— Start of Provided records —

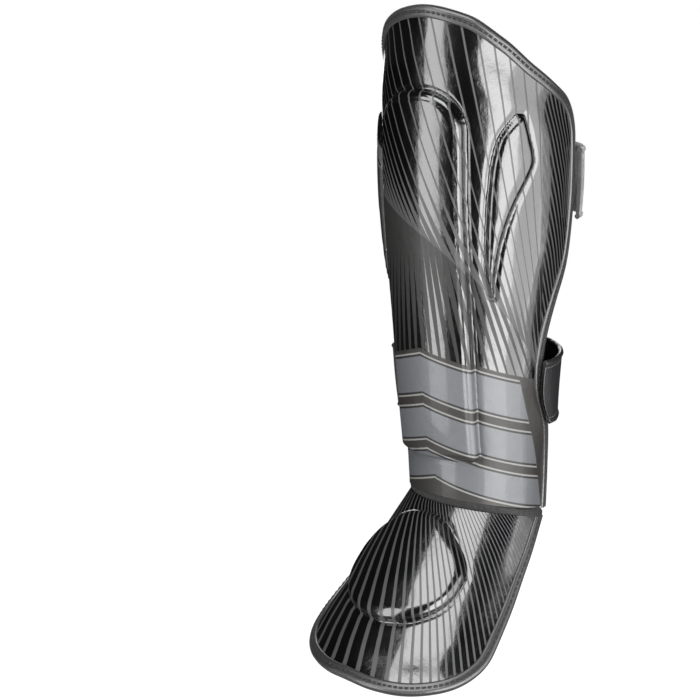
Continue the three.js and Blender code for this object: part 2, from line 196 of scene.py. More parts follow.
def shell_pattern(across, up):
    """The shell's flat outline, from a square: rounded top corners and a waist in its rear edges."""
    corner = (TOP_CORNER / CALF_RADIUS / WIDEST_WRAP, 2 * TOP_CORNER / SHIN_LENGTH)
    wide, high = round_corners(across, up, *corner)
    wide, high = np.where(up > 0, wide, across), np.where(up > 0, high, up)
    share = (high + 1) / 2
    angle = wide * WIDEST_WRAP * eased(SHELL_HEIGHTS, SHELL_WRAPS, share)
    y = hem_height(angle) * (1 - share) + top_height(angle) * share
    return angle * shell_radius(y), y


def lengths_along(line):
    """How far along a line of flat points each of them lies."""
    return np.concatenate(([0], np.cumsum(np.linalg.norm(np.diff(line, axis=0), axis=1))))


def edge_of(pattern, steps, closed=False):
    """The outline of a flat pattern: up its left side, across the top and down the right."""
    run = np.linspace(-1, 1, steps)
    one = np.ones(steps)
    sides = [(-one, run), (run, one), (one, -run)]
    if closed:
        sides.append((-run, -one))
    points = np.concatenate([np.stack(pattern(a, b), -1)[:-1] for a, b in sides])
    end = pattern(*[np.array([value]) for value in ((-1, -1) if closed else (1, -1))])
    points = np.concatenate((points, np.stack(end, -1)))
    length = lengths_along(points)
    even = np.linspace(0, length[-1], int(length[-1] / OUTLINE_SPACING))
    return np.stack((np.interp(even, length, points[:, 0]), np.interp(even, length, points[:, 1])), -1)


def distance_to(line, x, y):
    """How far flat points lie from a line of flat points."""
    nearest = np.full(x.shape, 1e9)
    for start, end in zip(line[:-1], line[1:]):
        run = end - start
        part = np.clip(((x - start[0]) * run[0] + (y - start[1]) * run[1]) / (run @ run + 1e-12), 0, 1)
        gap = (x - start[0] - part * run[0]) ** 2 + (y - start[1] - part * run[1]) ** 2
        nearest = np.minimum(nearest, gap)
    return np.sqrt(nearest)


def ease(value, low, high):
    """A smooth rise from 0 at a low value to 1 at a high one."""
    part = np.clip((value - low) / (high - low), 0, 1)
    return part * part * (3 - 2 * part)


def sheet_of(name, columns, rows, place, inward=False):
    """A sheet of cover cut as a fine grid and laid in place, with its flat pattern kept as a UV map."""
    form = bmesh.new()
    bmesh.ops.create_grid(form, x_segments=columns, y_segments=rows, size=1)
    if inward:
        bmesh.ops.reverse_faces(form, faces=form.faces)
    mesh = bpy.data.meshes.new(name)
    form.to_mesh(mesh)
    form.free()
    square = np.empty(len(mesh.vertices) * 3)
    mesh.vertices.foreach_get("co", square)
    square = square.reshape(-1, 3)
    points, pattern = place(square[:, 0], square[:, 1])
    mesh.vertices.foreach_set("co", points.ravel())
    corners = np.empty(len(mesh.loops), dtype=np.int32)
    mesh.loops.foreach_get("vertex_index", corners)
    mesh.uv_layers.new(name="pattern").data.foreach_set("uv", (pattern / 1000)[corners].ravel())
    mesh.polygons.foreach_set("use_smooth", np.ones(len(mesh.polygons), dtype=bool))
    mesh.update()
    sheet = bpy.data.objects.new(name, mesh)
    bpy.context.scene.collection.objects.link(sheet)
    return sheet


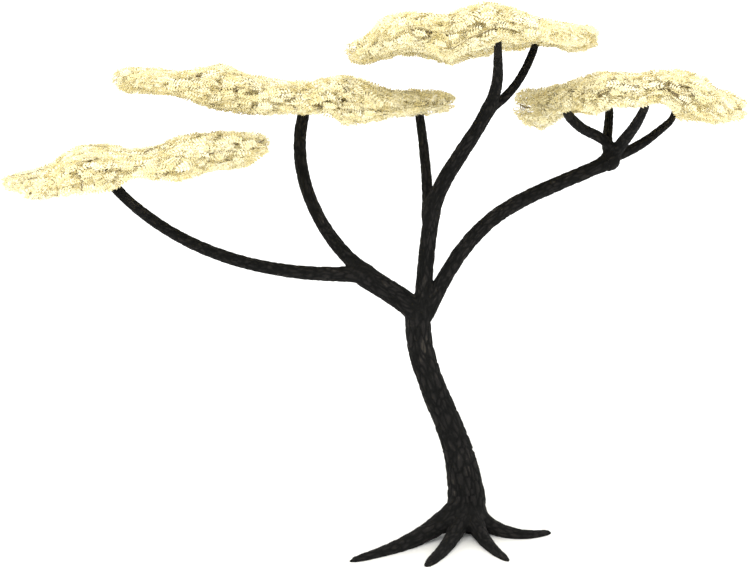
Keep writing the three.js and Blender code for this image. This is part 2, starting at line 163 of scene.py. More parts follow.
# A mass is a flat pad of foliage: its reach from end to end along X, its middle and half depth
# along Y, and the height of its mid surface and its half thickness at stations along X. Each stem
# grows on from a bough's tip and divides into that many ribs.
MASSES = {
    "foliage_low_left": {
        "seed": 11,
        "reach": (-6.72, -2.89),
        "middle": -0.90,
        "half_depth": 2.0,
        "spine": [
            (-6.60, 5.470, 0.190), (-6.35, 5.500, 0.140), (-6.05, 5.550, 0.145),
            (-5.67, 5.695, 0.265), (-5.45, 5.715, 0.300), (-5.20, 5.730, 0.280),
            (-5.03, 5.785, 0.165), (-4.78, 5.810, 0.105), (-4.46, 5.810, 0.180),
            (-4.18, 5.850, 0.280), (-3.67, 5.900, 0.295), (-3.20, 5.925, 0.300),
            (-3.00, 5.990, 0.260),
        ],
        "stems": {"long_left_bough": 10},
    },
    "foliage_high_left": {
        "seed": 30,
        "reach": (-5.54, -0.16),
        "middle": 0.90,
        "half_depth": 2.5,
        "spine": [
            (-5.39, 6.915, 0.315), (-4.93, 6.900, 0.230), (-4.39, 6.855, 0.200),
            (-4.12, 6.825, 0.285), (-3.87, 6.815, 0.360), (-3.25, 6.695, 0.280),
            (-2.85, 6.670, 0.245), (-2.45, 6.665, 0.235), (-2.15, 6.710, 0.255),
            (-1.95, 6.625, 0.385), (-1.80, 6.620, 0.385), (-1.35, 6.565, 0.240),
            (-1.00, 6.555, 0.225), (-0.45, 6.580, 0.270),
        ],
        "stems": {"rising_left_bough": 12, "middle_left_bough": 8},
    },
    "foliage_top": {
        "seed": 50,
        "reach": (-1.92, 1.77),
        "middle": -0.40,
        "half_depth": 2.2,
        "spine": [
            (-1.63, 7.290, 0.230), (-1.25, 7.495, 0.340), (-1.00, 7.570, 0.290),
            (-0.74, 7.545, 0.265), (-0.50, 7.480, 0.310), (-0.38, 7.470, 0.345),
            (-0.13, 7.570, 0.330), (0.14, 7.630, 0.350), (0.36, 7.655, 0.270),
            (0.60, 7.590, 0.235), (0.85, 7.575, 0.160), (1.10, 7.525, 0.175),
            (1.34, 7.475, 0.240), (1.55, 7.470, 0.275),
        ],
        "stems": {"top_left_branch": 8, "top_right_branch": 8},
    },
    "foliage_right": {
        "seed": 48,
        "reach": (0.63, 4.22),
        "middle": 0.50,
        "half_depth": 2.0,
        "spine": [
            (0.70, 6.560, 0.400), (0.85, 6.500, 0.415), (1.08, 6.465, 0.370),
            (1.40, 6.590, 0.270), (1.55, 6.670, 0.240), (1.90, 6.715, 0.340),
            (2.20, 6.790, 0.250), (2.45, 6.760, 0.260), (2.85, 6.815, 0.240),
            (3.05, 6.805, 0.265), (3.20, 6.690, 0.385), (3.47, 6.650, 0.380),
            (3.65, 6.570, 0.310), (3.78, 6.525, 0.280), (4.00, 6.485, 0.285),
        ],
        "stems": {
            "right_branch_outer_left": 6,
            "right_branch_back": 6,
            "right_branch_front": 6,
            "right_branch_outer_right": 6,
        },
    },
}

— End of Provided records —

### Instructions to follow
Please give back all of the records exactly as written.

### Complete answer
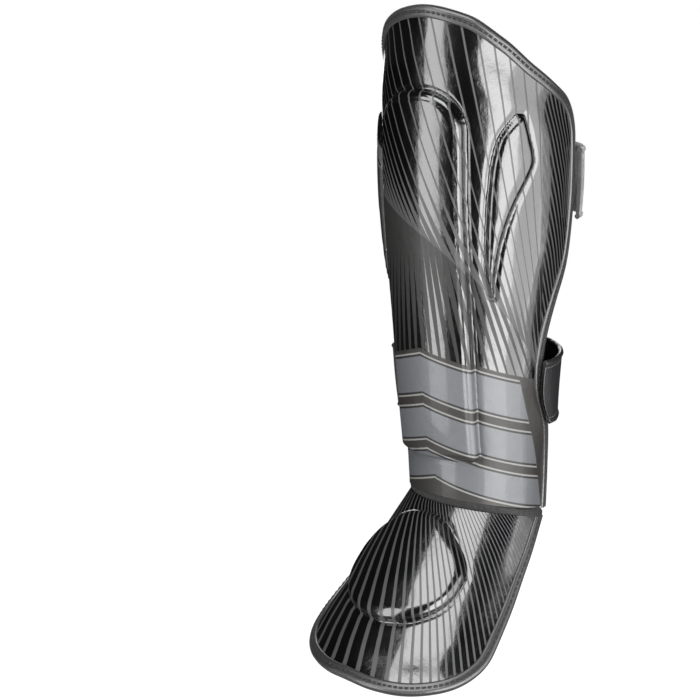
Continue the three.js and Blender code for this object: part 2, from line 196 of scene.py. More parts follow.
def shell_pattern(across, up):
    """The shell's flat outline, from a square: rounded top corners and a waist in its rear edges."""
    corner = (TOP_CORNER / CALF_RADIUS / WIDEST_WRAP, 2 * TOP_CORNER / SHIN_LENGTH)
    wide, high = round_corners(across, up, *corner)
    wide, high = np.where(up > 0, wide, across), np.where(up > 0, high, up)
    share = (high + 1) / 2
    angle = wide * WIDEST_WRAP * eased(SHELL_HEIGHTS, SHELL_WRAPS, share)
    y = hem_height(angle) * (1 - share) + top_height(angle) * share
    return angle * shell_radius(y), y


def lengths_along(line):
    """How far along a line of flat points each of them lies."""
    return np.concatenate(([0], np.cumsum(np.linalg.norm(np.diff(line, axis=0), axis=1))))


def edge_of(pattern, steps, closed=False):
    """The outline of a flat pattern: up its left side, across the top and down the right."""
    run = np.linspace(-1, 1, steps)
    one = np.ones(steps)
    sides = [(-one, run), (run, one), (one, -run)]
    if closed:
        sides.append((-run, -one))
    points = np.concatenate([np.stack(pattern(a, b), -1)[:-1] for a, b in sides])
    end = pattern(*[np.array([value]) for value in ((-1, -1) if closed else (1, -1))])
    points = np.concatenate((points, np.stack(end, -1)))
    length = lengths_along(points)
    even = np.linspace(0, length[-1], int(length[-1] / OUTLINE_SPACING))
    return np.stack((np.interp(even, length, points[:, 0]), np.interp(even, length, points[:, 1])), -1)


def distance_to(line, x, y):
    """How far flat points lie from a line of flat points."""
    nearest = np.full(x.shape, 1e9)
    for start, end in zip(line[:-1], line[1:]):
        run = end - start
        part = np.clip(((x - start[0]) * run[0] + (y - start[1]) * run[1]) / (run @ run + 1e-12), 0, 1)
        gap = (x - start[0] - part * run[0]) ** 2 + (y - start[1] - part * run[1]) ** 2
        nearest = np.minimum(nearest, gap)
    return np.sqrt(nearest)


def ease(value, low, high):
    """A smooth rise from 0 at a low value to 1 at a high one."""
    part = np.clip((value - low) / (high - low), 0, 1)
    return part * part * (3 - 2 * part)


def sheet_of(name, columns, rows, place, inward=False):
    """A sheet of cover cut as a fine grid and laid in place, with its flat pattern kept as a UV map."""
    form = bmesh.new()
    bmesh.ops.create_grid(form, x_segments=columns, y_segments=rows, size=1)
    if inward:
        bmesh.ops.reverse_faces(form, faces=form.faces)
    mesh = bpy.data.meshes.new(name)
    form.to_mesh(mesh)
    form.free()
    square = np.empty(len(mesh.vertices) * 3)
    mesh.vertices.foreach_get("co", square)
    square = square.reshape(-1, 3)
    points, pattern = place(square[:, 0], square[:, 1])
    mesh.vertices.foreach_set("co", points.ravel())
    corners = np.empty(len(mesh.loops), dtype=np.int32)
    mesh.loops.foreach_get("vertex_index", corners)
    mesh.uv_layers.new(name="pattern").data.foreach_set("uv", (pattern / 1000)[corners].ravel())
    mesh.polygons.foreach_set("use_smooth", np.ones(len(mesh.polygons), dtype=bool))
    mesh.update()
    sheet = bpy.data.objects.new(name, mesh)
    bpy.context.scene.collection.objects.link(sheet)
    return sheet


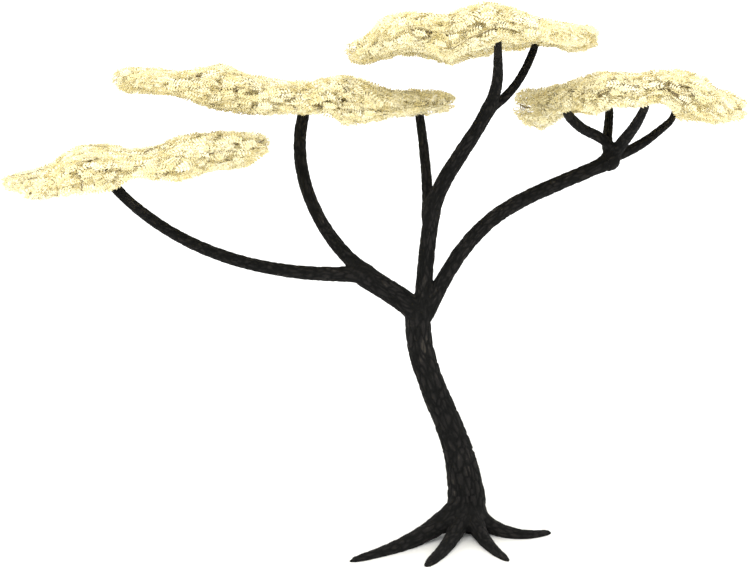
Keep writing the three.js and Blender code for this image. This is part 2, starting at line 163 of scene.py. More parts follow.
# A mass is a flat pad of foliage: its reach from end to end along X, its middle and half depth
# along Y, and the height of its mid surface and its half thickness at stations along X. Each stem
# grows on from a bough's tip and divides into that many ribs.
MASSES = {
    "foliage_low_left": {
        "seed": 11,
        "reach": (-6.72, -2.89),
        "middle": -0.90,
        "half_depth": 2.0,
        "spine": [
            (-6.60, 5.470, 0.190), (-6.35, 5.500, 0.140), (-6.05, 5.550, 0.145),
            (-5.67, 5.695, 0.265), (-5.45, 5.715, 0.300), (-5.20, 5.730, 0.280),
            (-5.03, 5.785, 0.165), (-4.78, 5.810, 0.105), (-4.46, 5.810, 0.180),
            (-4.18, 5.850, 0.280), (-3.67, 5.900, 0.295), (-3.20, 5.925, 0.300),
            (-3.00, 5.990, 0.260),
        ],
        "stems": {"long_left_bough": 10},
    },
    "foliage_high_left": {
        "seed": 30,
        "reach": (-5.54, -0.16),
        "middle": 0.90,
        "half_depth": 2.5,
        "spine": [
            (-5.39, 6.915, 0.315), (-4.93, 6.900, 0.230), (-4.39, 6.855, 0.200),
            (-4.12, 6.825, 0.285), (-3.87, 6.815, 0.360), (-3.25, 6.695, 0.280),
            (-2.85, 6.670, 0.245), (-2.45, 6.665, 0.235), (-2.15, 6.710, 0.255),
            (-1.95, 6.625, 0.385), (-1.80, 6.620, 0.385), (-1.35, 6.565, 0.240),
            (-1.00, 6.555, 0.225), (-0.45, 6.580, 0.270),
        ],
        "stems": {"rising_left_bough": 12, "middle_left_bough": 8},
    },
    "foliage_top": {
        "seed": 50,
        "reach": (-1.92, 1.77),
        "middle": -0.40,
        "half_depth": 2.2,
        "spine": [
            (-1.63, 7.290, 0.230), (-1.25, 7.495, 0.340), (-1.00, 7.570, 0.290),
            (-0.74, 7.545, 0.265), (-0.50, 7.480, 0.310), (-0.38, 7.470, 0.345),
            (-0.13, 7.570, 0.330), (0.14, 7.630, 0.350), (0.36, 7.655, 0.270),
            (0.60, 7.590, 0.235), (0.85, 7.575, 0.160), (1.10, 7.525, 0.175),
            (1.34, 7.475, 0.240), (1.55, 7.470, 0.275),
        ],
        "stems": {"top_left_branch": 8, "top_right_branch": 8},
    },
    "foliage_right": {
        "seed": 48,
        "reach": (0.63, 4.22),
        "middle": 0.50,
        "half_depth": 2.0,
        "spine": [
            (0.70, 6.560, 0.400), (0.85, 6.500, 0.415), (1.08, 6.465, 0.370),
            (1.40, 6.590, 0.270), (1.55, 6.670, 0.240), (1.90, 6.715, 0.340),
            (2.20, 6.790, 0.250), (2.45, 6.760, 0.260), (2.85, 6.815, 0.240),
            (3.05, 6.805, 0.265), (3.20, 6.690, 0.385), (3.47, 6.650, 0.380),
            (3.65, 6.570, 0.310), (3.78, 6.525, 0.280), (4.00, 6.485, 0.285),
        ],
        "stems": {
            "right_branch_outer_left": 6,
            "right_branch_back": 6,
            "right_branch_front": 6,
            "right_branch_outer_right": 6,
        },
    },
}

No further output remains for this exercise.